Techno-ecological Optimization of Silico-Manganese Fume and Blast Furnace Slag Blended Cement Mortar Using Response Surface Methodology

This study investigates the optimization and modeling of greener cement mortar incorporating ground granulated blast furnace slag (GGBFS) (0–50%) and silico-manganese fume (SiMnF) (0–20%) to identify optimal combinations that balance workability, strength, and sustainability. Additional mix parameters included sand-to-binder and water-to-cementitious material ratios ranging from 1.5 to 2.5 and 0.35 to 0.45, respectively. A total of 25 mortar mixes were designed using response surface methodology (RSM) and evaluated for flowability and compressive strength up to 56 days of ambient curing.

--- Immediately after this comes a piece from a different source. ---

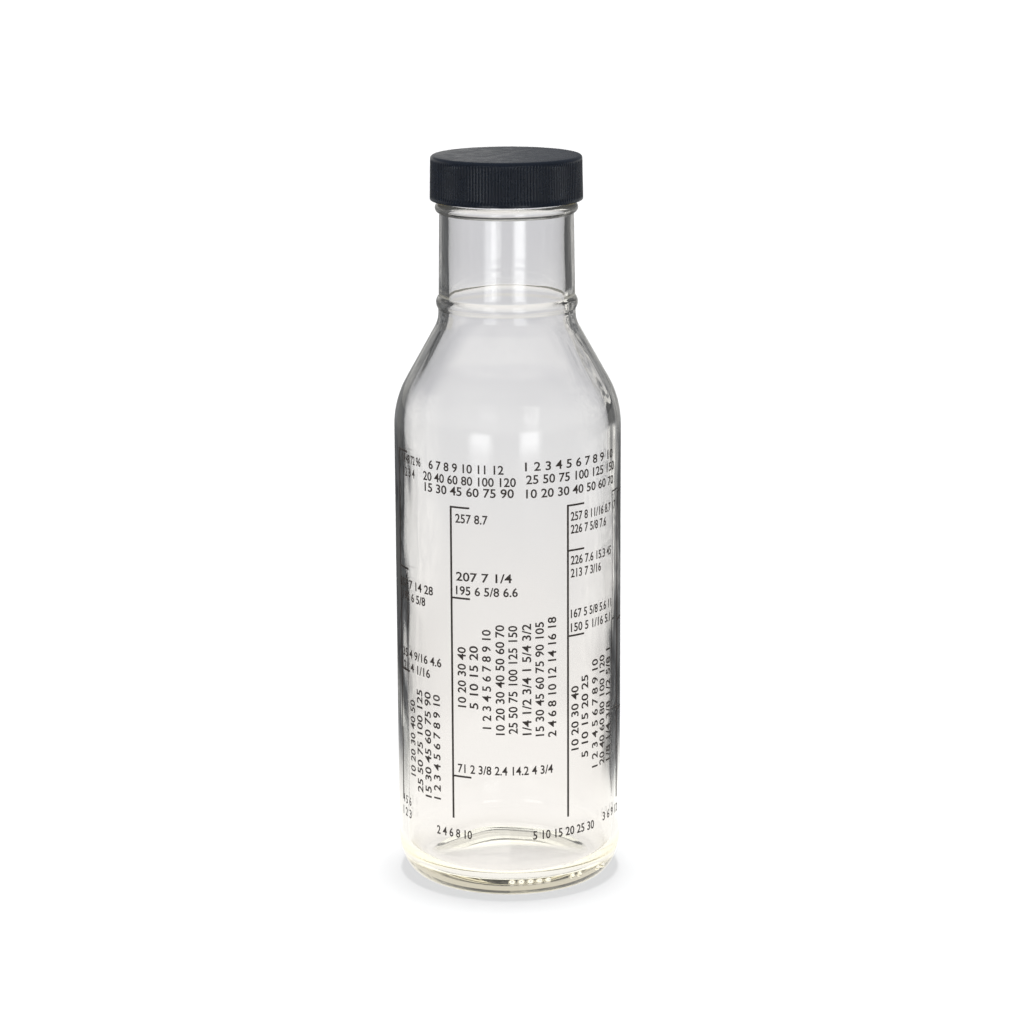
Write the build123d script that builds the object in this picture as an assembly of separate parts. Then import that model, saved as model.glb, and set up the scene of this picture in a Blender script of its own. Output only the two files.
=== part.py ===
from build123d import *
import os
from math import asin, cos, degrees, radians, sin, sqrt, tan

# A clear glass shaker bottle for salad dressing, with a black ribbed screw cap.
# The origin is on the bottle's axis, on the surface that it stands on. +Z is up.
# Lengths are in millimetres and angles in degrees. Azimuth 0 is the front, at -Y,
# and azimuth 90 is at +X.

# Glass body
body_radius = 30.8
body_wall = 2.5
shoulder_height = 126.05
shoulder_curve_radius = 26.0
shoulder_slope_angle = 29.2
neck_curve_radius = 8.0
neck_foot_radius = 18.55
bore_radius = 15.6
inner_neck_curve_radius = 11.0

# Glass heel and base
heel_inset = 6.3
heel_height = 11.5
bearing_width = 2.6
push_up = 2.5
floor_height = 5.2
floor_crown = 0.9
inner_heel_radius = 6.0

# Mould dots on the heel
dot_radius = 0.75
dot_height = 5.0
dot_first_angle = 1.2
dot_pitch_angle = 4.8
dot_slots = (0, 1, 2, 3, 4, 7, 8, 11, 12)

# Neck ring, and the bead under the cap
neck_ring_gap = 1.2
neck_ring_width = 3.5
neck_ring_proud = 0.65
neck_middle_radius = 18.4
neck_top_radius = 18.05
bead_width = 2.75
bead_proud = 1.15

# Threaded neck finish of the 38 mm single-start kind, six threads to the inch
rim_height = 196.9
finish_height = 10.3
finish_root_radius = 17.35
rim_edge_radius = 0.6
thread_pitch = 4.2333
thread_height = 1.2
thread_root_width = 2.3
thread_crest_width = 0.9
thread_turns = 1.2
thread_top_gap = 1.0
thread_run_out_angle = 14.0
thread_sink = 0.3

# Screw cap
cap_height = 11.9
cap_panel = 1.3
cap_wall = 1.35
cap_draft = 0.2
cap_top_edge_radius = 0.9
cap_lip_height = 0.8
cap_lip_edge_radius = 0.35
cap_rib_count = 144
cap_rib_depth = 0.28
cap_rib_top_gap = 1.0
cap_rib_foot_share = 0.82
cap_rib_crest_share = 0.34
cap_thread_clearance = 0.35
cap_thread_depth = 1.1
cap_thread_root_width = 1.6
cap_thread_crest_width = 0.6
cap_thread_turns = 1.2
cap_thread_flank_gap = 0.15
cap_thread_lead_angle = 57.0

# Foam liner
liner_thickness = 1.0
liner_side_gap = 0.3

# Enamel fill lines on the glass, with the heights of their marks as shares of the
# height of the straight body
ink_thickness = 0.1
ink_line_width = 0.55
ink_mark_width = 0.5
ink_mark_length = 5.7
ink_foot_share = 0.1801
ink_column_angles = (-71.0, -29.4, 31.0, 73.0)
ink_mark_shares = (
    (0.9662, 0.7096, 0.4826),
    (0.8675, 0.6711, 0.2773),
    (0.8675, 0.7698, 0.5833),
    (0.8675, 0.5833, 0.3809),
)

# Overrun of every cutting solid past what it cuts
overrun = 1.0

# Sizes that follow from those above
bearing_radius = body_radius - heel_inset
body_bore_radius = body_radius - body_wall
inner_shoulder_curve_radius = shoulder_curve_radius - body_wall
bead_top = rim_height - finish_height
thread_crest_radius = finish_root_radius + thread_height
cap_bore_radius = thread_crest_radius + cap_thread_clearance
cap_lip_radius = cap_bore_radius + cap_wall + cap_rib_depth
cap_top_radius = cap_lip_radius - cap_draft
cap_ceiling = rim_height + liner_thickness
cap_top = cap_ceiling + cap_panel
cap_bottom = cap_top - cap_height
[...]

The optimization was essential to address the complex interactions among investigated parameters, particularly in blended systems involving low-OPC content and reactive industrial by-products. Statistical modeling of flow and 28-day strength yielded highly accurate predictions (R² > 0.95) and facilitated optimization of mix parameters. Five optimization scenarios were proposed wherein the sustainable binary and ternary mixes demonstrated the feasibility of achieving flow values in the range of 140–178 mm and strength values in the range of 43–51 MPa, corresponding to 90% and 85%, respectively, of the control mix. Microstructural analysis revealed that the combined use of SiMnF and GGBFS influences hydration kinetics, refines the matrix structure, and improves pore connectivity through the modification of Ca/Si ratios. Finally, this study underscores the trade-off between mechanical performance and environmental benefits, guiding the selection of mix designs for specific applications. Beyond the technical merits, this study advances the valorization of industrial by-products, conserves natural resources, mitigates water scarcity, and supports carbon neutrality, aligning with the Sustainable Development Goals (SDGs) in the construction sector.